**Written exercise**
Every line of the material is to be repeated exactly as it stands.

**Source excerpt**

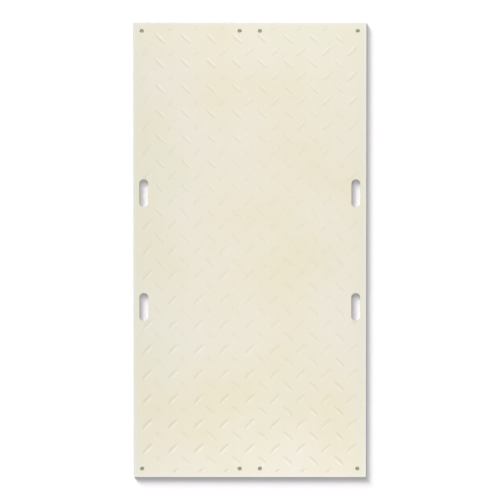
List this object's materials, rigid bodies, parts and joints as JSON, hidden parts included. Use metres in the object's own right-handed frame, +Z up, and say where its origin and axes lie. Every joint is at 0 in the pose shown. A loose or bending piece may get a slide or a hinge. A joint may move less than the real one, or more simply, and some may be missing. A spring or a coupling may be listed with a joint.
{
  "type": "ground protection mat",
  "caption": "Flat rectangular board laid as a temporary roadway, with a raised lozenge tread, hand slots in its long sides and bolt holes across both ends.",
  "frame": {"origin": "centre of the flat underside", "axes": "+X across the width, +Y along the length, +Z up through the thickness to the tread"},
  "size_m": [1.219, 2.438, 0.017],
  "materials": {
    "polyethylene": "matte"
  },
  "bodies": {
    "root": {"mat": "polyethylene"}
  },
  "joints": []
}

**Response below**
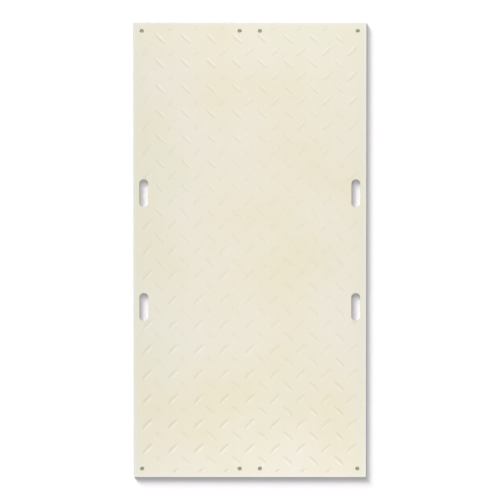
List this object's materials, rigid bodies, parts and joints as JSON, hidden parts included. Use metres in the object's own right-handed frame, +Z up, and say where its origin and axes lie. Every joint is at 0 in the pose shown. A loose or bending piece may get a slide or a hinge. A joint may move less than the real one, or more simply, and some may be missing. A spring or a coupling may be listed with a joint.
{
  "type": "ground protection mat",
  "caption": "Flat rectangular board laid as a temporary roadway, with a raised lozenge tread, hand slots in its long sides and bolt holes across both ends.",
  "frame": {"origin": "centre of the flat underside", "axes": "+X across the width, +Y along the length, +Z up through the thickness to the tread"},
  "size_m": [1.219, 2.438, 0.017],
  "materials": {
    "polyethylene": "matte"
  },
  "bodies": {
    "root": {"mat": "polyethylene"}
  },
  "joints": []
}